そんな時には、新たな仮説を立てるためにSTEP2から改めて確認していくことが重要です。これらを繰り返していくことによって、ご入居者の排泄課題の解決に向けて取り組んでいきましょう!
これまで記録をしていた排泄などのご入居者情報に加え、ライフリズムナビで取得した居室内の情報を掛け合わせることで、より良いケアに活かしていきましょう。
まとめ
本章では、複合的なデータを参照することにより、排泄リズムを整えトラブル改善に向けた活用方法をご紹介しました。
トイレのリズムは人それぞれ異なるため、生活サイクルを把握することが適切なタイミングで排泄ケアを行うキーポイントとなります。
夜間帯に不眠の時には「頻尿」、不穏状態で徘徊をされている時には「便秘」など、排泄リズムの乱れが生活リズムの変化に関係する場合があるかもしれません。
また、排泄の失敗が続くと、排泄を減らすために食事や水分を摂らなくなる人もいます。
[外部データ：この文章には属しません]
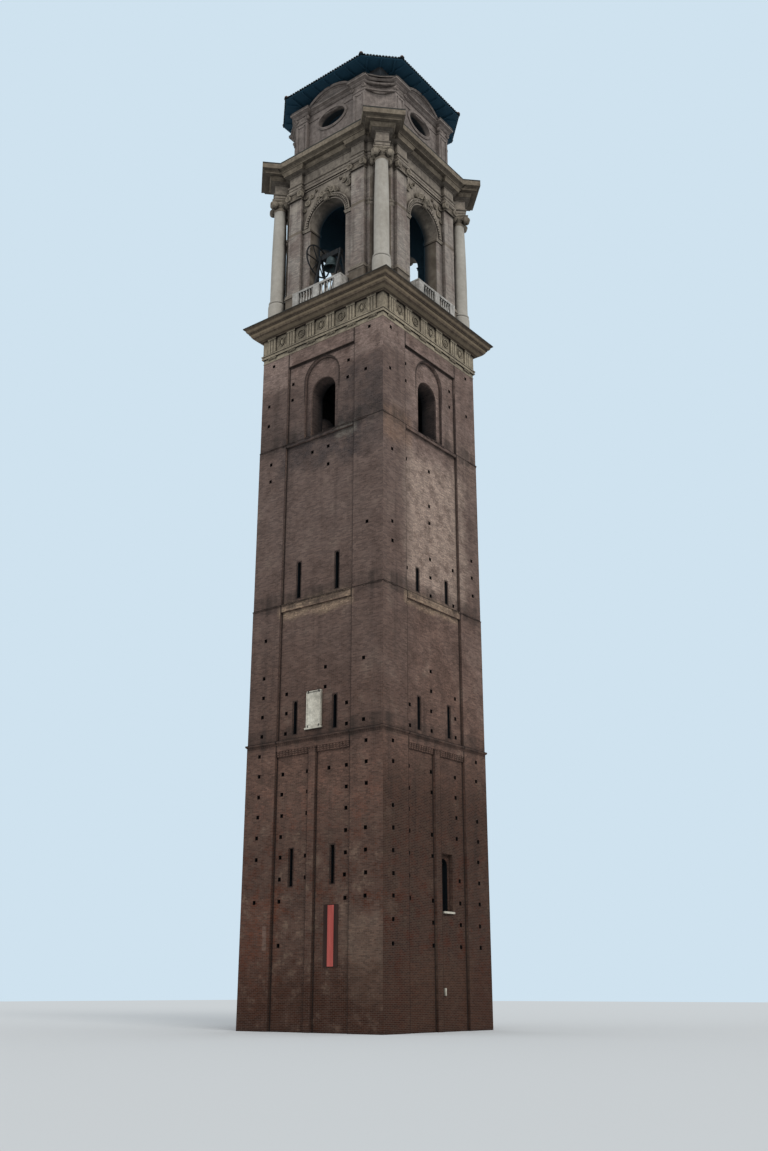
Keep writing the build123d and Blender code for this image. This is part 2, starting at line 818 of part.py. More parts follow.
# Sill of the rectangular window, marble plaque and hanging banner
with BuildPart() as window_sill:
    with BuildSketch(face(turns["right"], stage_halves[0] - panel_depth - square_recess_depth)):
        upright(
            square_recess_from, square_recess_foot,
            square_recess_to - square_recess_from, sill_thickness,
        )
    extrude(amount=square_recess_depth + sill_projection)
save(window_sill, "window_sill")

with BuildPart() as marble_plaque:
    with BuildSketch(face(turns["front"], stage_halves[1] - panel_depth)):
        upright(-plaque_width / 2, stage_feet[1] + plaque_foot, plaque_width, plaque_height)
    extrude(amount=plaque_thickness)
save(marble_plaque, "marble_plaque")

with BuildPart() as banner:
    with BuildSketch(face(turns["front"], stage_halves[0] - panel_depth)):
        upright(banner_from, banner_foot, banner_width, banner_height)
    extrude(amount=banner_thickness)
save(banner, "banner")

# Bell, turned about its own upright axis
axis_height = terrace + bell_axis_rise
headstock_foot = axis_height - headstock_height / 2
bell_foot = headstock_foot - bell_body_height
bell_shoulder = headstock_foot - bell_shoulder_drop
bell_middle = Plane(origin=(bell_x, bell_y, 0), x_dir=(1, 0, 0), z_dir=(0, -1, 0))
with BuildPart() as bell:
    with BuildSketch(bell_middle):
        with BuildLine():
            Polyline(
                (0, headstock_foot),
                (bell_crown_radius, headstock_foot),
                (bell_shoulder_radius, bell_shoulder),
                (bell_waist_radius, bell_foot + bell_waist_height),
                (bell_mouth_radius, bell_foot),
                (bell_mouth_radius - bell_lip_thickness, bell_foot),
                (bell_waist_radius - bell_skin, bell_foot + bell_waist_height),
                (bell_shoulder_radius - bell_skin, bell_shoulder - bell_skin),
                (0, bell_shoulder - bell_skin),
                close=True,
            )
        make_face()
    revolve(axis=Axis((bell_x, bell_y, 0), (0, 0, 1)))
save(bell, "bell")

with BuildPart() as bell_clapper:
    clapper_foot = bell_foot + clapper_drop
    clapper_ball_top = clapper_foot + clapper_ball_height
    with BuildSketch(bell_middle):
        with BuildLine():
            Polyline(
                (0, clapper_foot),
                (clapper_ball_radius - clapper_ball_edge, clapper_foot),
                (clapper_ball_radius, clapper_foot + clapper_ball_edge),
                (clapper_ball_radius, clapper_ball_top - clapper_ball_edge),
                (clapper_rod_radius, clapper_ball_top),
                (clapper_rod_radius, bell_shoulder - bell_skin),
                (0, bell_shoulder - bell_skin),
                close=True,
            )
        make_face()
    revolve(axis=Axis((bell_x, bell_y, 0), (0, 0, 1)))
save(bell_clapper, "bell_clapper")

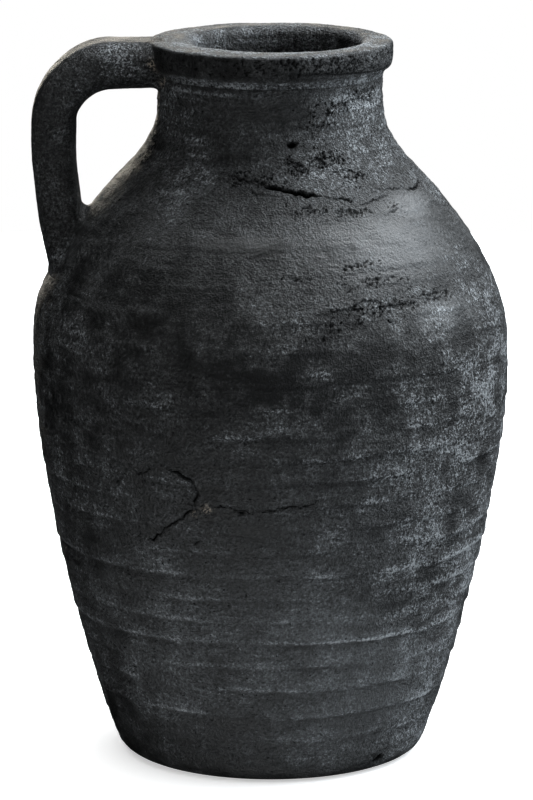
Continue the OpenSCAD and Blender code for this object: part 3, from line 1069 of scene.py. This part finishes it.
# Their colours, and how wide each patch is in degrees from its middle
SKIES = [
    ((0.97, 0.995, 1.01, 1), COLD_SKY, 38),
    ((0.90, 0.985, 1.06, 1), BLUE_SKY, 38),
    ((1.00, 0.93, 0.80, 1), WARM_SKY, 15),
]


def sky_patches(n, way, patches, half_angle):
    """The strength of a sky with soft patches of light, in the direction way."""
    whole = 0.0
    edge = math.cos(math.radians(half_angle))
    for angle, height, strength in patches:
        a, h = math.radians(angle), math.radians(height)
        dot = n.tree.nodes.new("ShaderNodeVectorMath")
        dot.operation = "DOT_PRODUCT"
        n.give(dot.inputs[0], way)
        n.give(dot.inputs[1], (math.sin(a) * math.cos(h), -math.cos(a) * math.cos(h), math.sin(h)))
        whole = n.math("ADD", whole, n.ramp(dot.outputs["Value"], edge, 1.0, 0.0, strength))
    return whole


def make_world():
    """A white studio to look at, which lights the jar with soft patches, the strongest behind it
    on the right."""
    world = bpy.data.worlds.new("studio")
    bpy.context.scene.world = world
    world.use_nodes = True
    n = Nodes(world.node_tree)
    way = n.add("ShaderNodeTexCoord").outputs["Generated"]
    whole = None
    for colour, patches, half_angle in SKIES:
        strength = sky_patches(n, way, patches, half_angle)
        sky = n.add("ShaderNodeBackground", color=colour, strength=strength).outputs["Background"]
        if whole is None:
            whole = sky
        else:
            whole = n.join("ShaderNodeAddShader", whole, sky).outputs["Shader"]
    seen = n.add("ShaderNodeBackground", color=(1, 1, 1, 1), strength=1.0)
    path = n.tree.nodes.new("ShaderNodeLightPath")
    mix = n.join("ShaderNodeMixShader", whole, seen.outputs["Background"])
    n.give(mix.inputs[0], path.outputs["Is Camera Ray"])
    n.add("ShaderNodeOutputWorld", surface=mix.outputs["Shader"])


def area_light(name, place, target, size, watts, colour=(1, 1, 1)):
    """A square lamp that faces a target and can't be seen."""
    data = bpy.data.lights.new(name, "AREA")
    data.shape = "SQUARE"
    data.size = size
    data.energy = watts
    data.color = colour
    lamp = bpy.data.objects.new(name, data)
    lamp.location = place
    lamp.rotation_mode = "QUATERNION"
    lamp.rotation_quaternion = (Vector(target) - Vector(place)).to_track_quat("-Z", "Y")
    lamp.visible_camera = False
    bpy.context.scene.collection.objects.link(lamp)
    return lamp


# The camera: its lens, and in heights of the jar how far in front and how high it stands and where
# it looks
LENS = 234.8
CAMERA_AT = Vector((0, -7.1, 2.035))
AIM_AT = Vector((-0.00575, 0, 0.4925))


def make_camera():
    """The photograph's camera."""
    height = HEIGHT * MM
    data = bpy.data.cameras.new("camera")
    data.lens = LENS
    data.clip_end = 60
    camera = bpy.data.objects.new("camera", data)
    camera.location = CAMERA_AT * height
    aim = AIM_AT * height
    camera.rotation_mode = "QUATERNION"
    camera.rotation_quaternion = (aim - camera.location).to_track_quat("-Z", "Y")
    bpy.context.scene.collection.objects.link(camera)
    bpy.context.scene.camera = camera


# ------------------------------------------------------------------ the jar

wall_clay = clay("wall_clay")
rim_clay = clay("rim_clay", pale=0.46)
handle_clay = clay("handle_clay", pale=0.36, contrast=0.6)
luting_clay = clay("luting_clay", pale=0.34)

finish_piece(floor_piece(), "floor_disc", wall_clay)
for node, low, high in zip(WALL_NODES, JOINTS[:-1], JOINTS[1:]):
    finish_piece(band(node + "_clay", low, high), node, wall_clay)
finish_piece(rim_piece(), "rim_coil", rim_clay)
finish_piece(strap_piece(), "handle_strap", handle_clay)
for node, upper in [("upper_handle_wad", True), ("lower_handle_wad", False)]:
    finish_piece(wad_piece(node + "_clay", upper), node, luting_clay)

# A soft key light from the right, behind and above, and a wash of light for the floor alone
floor = make_floor()
make_world()
area_light("key", (1.18, 0.36, 1.86), (0, 0, 0.28), 0.9, 18, (0.95, 0.98, 1.0))
wash = area_light("floor_wash", (0, 0, 2.5), (0, 0, 0), 4.0, 80)
only_floor = bpy.data.collections.new("only_floor")
only_floor.objects.link(floor)
wash.light_linking.receiver_collection = only_floor
make_camera()
bpy.context.scene.view_settings.view_transform = "Standard"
そんなご入居者の変化にいち早く気づくことができるのは、見守りシステムではなく、日々関わっているケアスタッフの皆様です。
「ご本人様では訴えることのできない」、「認知症で事実理解ができていない方」へのアセスメントにライフリズムナビのデータを活用し、課題解決の材料として、ぜひご活用ください。